Pope to issue document on Catholic education, name St. Newman co-patron

Pope Leo XIV greets children of participants in a seminar sponsored by the Pontifical Academy of Theology during an audience in the Apostolic Palace at the Vatican Sept. 13, 2025. Cardinal José Tolentino de Mendonça, prefect of the Dicastery for Culture and Education, looks on. (CNS photo/Vatican Media)

VATICAN CITY (CNS) ─ Pope Leo XIV will issue a document on Catholic education Oct. 28, marking the 60th anniversary of the Second Vatican Council's declaration on education, a top Vatican official said.

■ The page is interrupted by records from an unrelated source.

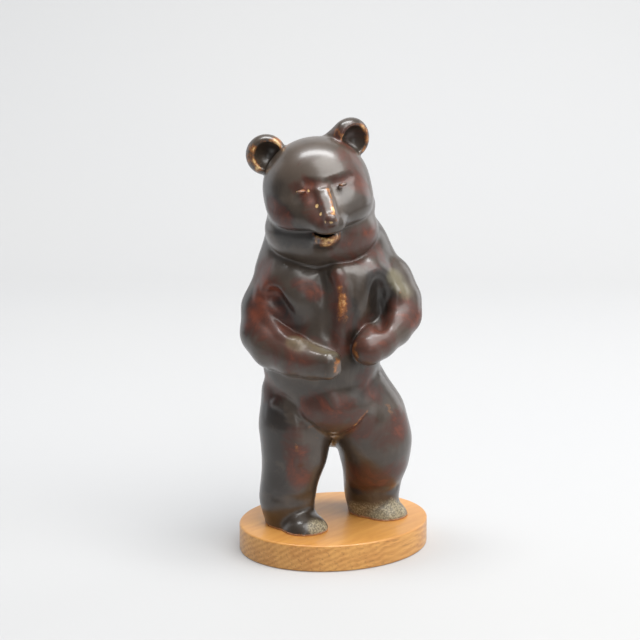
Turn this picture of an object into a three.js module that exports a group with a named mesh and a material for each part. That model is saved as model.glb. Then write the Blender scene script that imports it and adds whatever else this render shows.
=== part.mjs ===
// A glazed stoneware bear that stands upright on an oval oak plate.
// Millimetres, +Z up. The origin is the centre of the plate's underside, the plate's long axis
// lies along X, and the bear looks roughly along -Y.
import * as THREE from "three";

const { abs, hypot, max, min, sign, sqrt } = Math;

// Driving sizes
const bearHeight = 258; // soles to the tip of the higher ear
const plateThickness = 17;
const plateMargin = 16; // oak left free outside the feet at each end of the long axis
const plateSideMargin = 26.7; // the same across the plate
const plateEase = 1.2; // worn round of the plate's edges
const soleGap = 0.2; // bare clay stands a hair above the oak, on its glue
const figureTurn = -27; // degrees from the bear's own frame to the plate's long axis
const gridStep = 2.4; // spacing at which the clay's surface is sampled
const clayTriangles = 8600; // the figure is thinned to this many faces

// The free form is given in hundredths of the bear's height, in the bear's own frame:
// x towards its own left, y towards its back, z up from the soles.
const unit = bearHeight / 100;
const stanceLength = 36; // what the two feet cover along the plate, and across it
const stanceWidth = 20.4;

// Two lumps of clay pressed together: the seam is filled over the width k.
function join(a, b, k) {
  const near = max(k - abs(a - b), 0) / k;
  return min(a, b) - (near * near * near * k) / 6;
}
const carve = (a, b, k) => -join(-a, b, k);
const cutFlat = (a, plane, k) => -join(-a, -plane, k);

// A pose turns the bear's points into a lump's own frame: yaw about z, pitch about x, tilt about y.
function pose(centre, yaw = 0, pitch = 0, tilt = 0) {
  const turn = new THREE.Matrix4().makeRotationZ(THREE.MathUtils.degToRad(yaw));
  turn.multiply(new THREE.Matrix4().makeRotationX(THREE.MathUtils.degToRad(pitch)));
  turn.multiply(new THREE.Matrix4().makeRotationY(THREE.MathUtils.degToRad(tilt)));
  const m = turn.elements;
  return (p) => {
    const x = p[0] - centre[0];
    const y = p[1] - centre[1];
    const z = p[2] - centre[2];
    return [m[0] * x + m[1] * y + m[2] * z, m[4] * x + m[5] * y + m[6] * z, m[8] * x + m[9] * y + m[10] * z];
  };
}

// An egg with centre c and half sizes r.
function egg(p, c, r) {
  const x = (p[0] - c[0]) / r[0];
  const y = (p[1] - c[1]) / r[1];
  const z = (p[2] - c[2]) / r[2];
  const size = hypot(x, y, z);
  const slope = hypot(x / r[0], y / r[1], z / r[2]);
  return slope < 1e-9 ? -min(...r) : (size * (size - 1)) / slope;
}

// A block with half sizes h and edges rounded to r.
function block(p, h, r) {
  const x = abs(p[0]) - h[0] + r;
  const y = abs(p[1]) - h[1] + r;
  const z = abs(p[2]) - h[2] + r;
  return hypot(max(x, 0), max(y, 0), max(z, 0)) + min(max(x, y, z), 0) - r;
}

// A tapering roll of clay between two balls, each [x, y, z, radius].
function roll(p, a, b) {
  const axis = [b[0] - a[0], b[1] - a[1], b[2] - a[2]];
  const from = [p[0] - a[0], p[1] - a[1], p[2] - a[2]];
  const length2 = axis[0] ** 2 + axis[1] ** 2 + axis[2] ** 2;
  const taper = a[3] - b[3];
  const slant2 = length2 - taper * taper;
  const along = from[0] * axis[0] + from[1] * axis[1] + from[2] * axis[2];
  const past = along - length2;
  const off = hypot(...axis.map((v, i) => from[i] * length2 - v * along));
  const side = sign(taper) * taper * taper * off * off;
  if (sign(past) * slant2 * past * past * length2 > side) {
    return sqrt(off * off + past * past * length2) / length2 - b[3];
  }
  if (sign(along) * slant2 * along * along * length2 < side) {
    return sqrt(off * off + along * along * length2) / length2 - a[3];
  }
  return (sqrt((off * off * slant2) / length2) + along * taper) / length2 - a[3];
}

// Rolls joined end to end, as a limb is built up.
function limb(p, balls, k) {
  let d = roll(p, balls[0], balls[1]);
  for (let i = 2; i < balls.length; i++) d = join(d, roll(p, balls[i - 1], balls[i]), k);
  return d;
}

// A soft ridge or crease drawn along a line of points: 1 on it, fading to 0 at the given width.
function stroke(p, line, width) {
  let near = width;
  for (let i = 1; i < line.length; i++) {
    const [a, b] = [line[i - 1], line[i]];
    const axis = a.map((t, n) => b[n] - t);
    const from = a.map((t, n) => p[n] - t);
    const along = from[0] * axis[0] + from[1] * axis[1] + from[2] * axis[2];
    const share = min(max(along / (axis[0] ** 2 + axis[1] ** 2 + axis[2] ** 2), 0), 1);
    const away = hypot(...from.map((t, n) => t - share * axis[n]));
    near = i === 1 ? away : join(near, away, width / 2);
  }
  return max(1 - (near / width) ** 2, 0) ** 2;
}

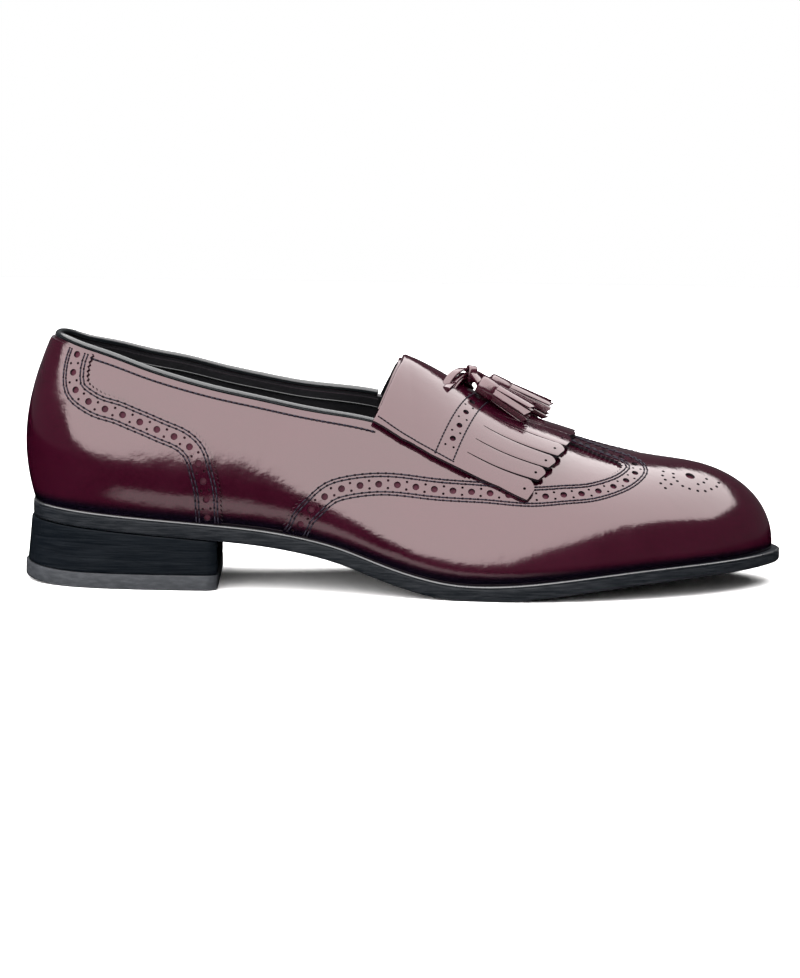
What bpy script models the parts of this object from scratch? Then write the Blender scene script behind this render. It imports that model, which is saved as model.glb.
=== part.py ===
# Kiltie loafer, right shoe. The toe points along +X, the outer (lateral) side is -Y, up is +Z.
# The tables are in millimetres, measured from the back of the heel and from the floor, and
# add_solid turns them into metres.
# The leather pieces all lie on one surface, the last. A place on it is a station, which counts
# the sections from the heel (0) to the toe (12), and a girth, which is -1 at the outer feather
# line, 0 on the ridge over the instep and toe, and 1 at the inner feather line.
import bpy
import numpy as np
from mathutils.geometry import delaunay_2d_cdt

MM = 0.001
GAP = 0.3
SLIVER = 1e-6

# The last, one row a section. The foot of a section stands on the feather line at foot_x, as far
# out from the centre line as outer and inner say. Its head is on the top line at head_x, half an
# opening to the side of the ridge. Angles are in degrees: lean is how far the wall leans out at
# its foot, tuck is how steeply the surface meets the top line.
LAST_COLUMNS = ("foot_x", "centre", "outer", "inner", "head_x", "opening", "tuck", "reach", "lean", "rise")
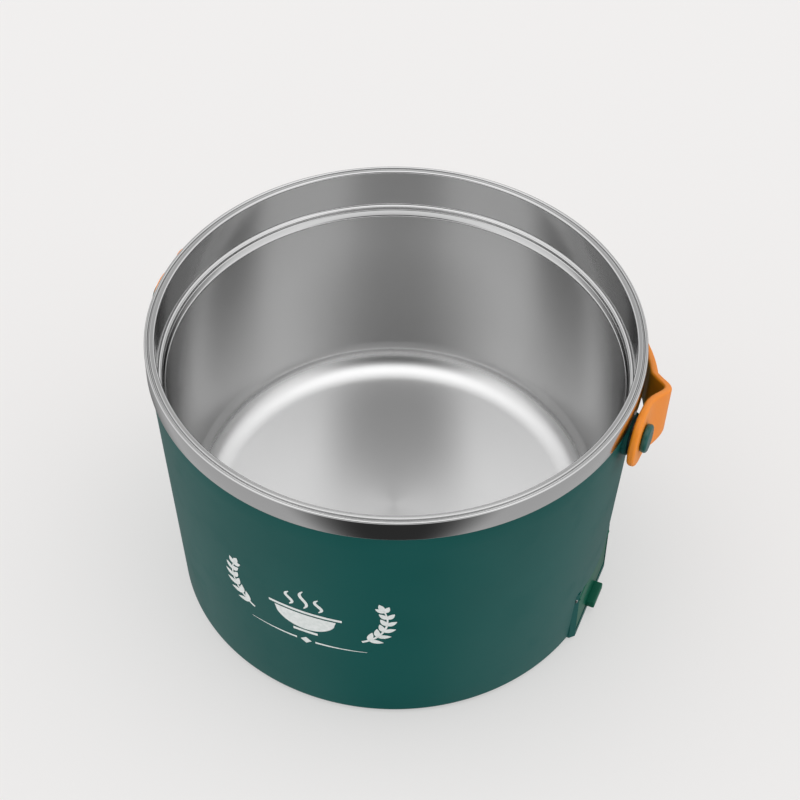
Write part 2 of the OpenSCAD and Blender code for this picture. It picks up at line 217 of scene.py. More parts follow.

Cardinal José Tolentino de Mendonça, prefect of the Dicastery for Culture and Education, also told reporters Oct. 22 that in the document Pope Leo will name St. John Henry Newman "co-patron" of Catholic education.

St. Newman, whom Pope Leo will declare a "doctor of the church" Nov. 1, will join the current patron, St. Thomas Aquinas.

Cardinal Tolentino de Mendonça shared the news during a presentation about the Jubilee of the World of Education, which is scheduled for Oct. 27-Nov. 1. More than 20,000 people from 124 nations have signed up for the event celebrating the Catholic commitment to education from primary school through university, he said.

The Jubilee, the cardinal said, was planned to coincide with the anniversary of the Vatican II Declaration on Christian Education, often referred to by its Latin title, "Gravissimum Educationis."

Promulgated Oct. 28, 1965, the declaration affirmed the right of parents to choose the type of education they want for their children, upheld the importance of Catholic schools and defended freedom of inquiry in Catholic colleges and universities.

The cardinal said the document affirmed "the universal right to education" and marked "a change in language -- that is, in mentality -- in speaking about schools not so much in terms of 'institutions' but rather as 'educational communities.'"

Pope Leo's document marking the anniversary, he said, insists the value of the Vatican II declaration "is not frozen in time: it is a compass that continues to point the way."

"Rapid and profound changes are exposing children, adolescents and young people to unprecedented vulnerabilities," the cardinal said, quoting the new document. "It is not enough to preserve; we must relaunch."

In the new document, the cardinal said, Pope Leo asks "all educational institutions to inaugurate a new season that speaks to the hearts of the new generations, reconnecting knowledge and meaning, competence and responsibility, faith and life."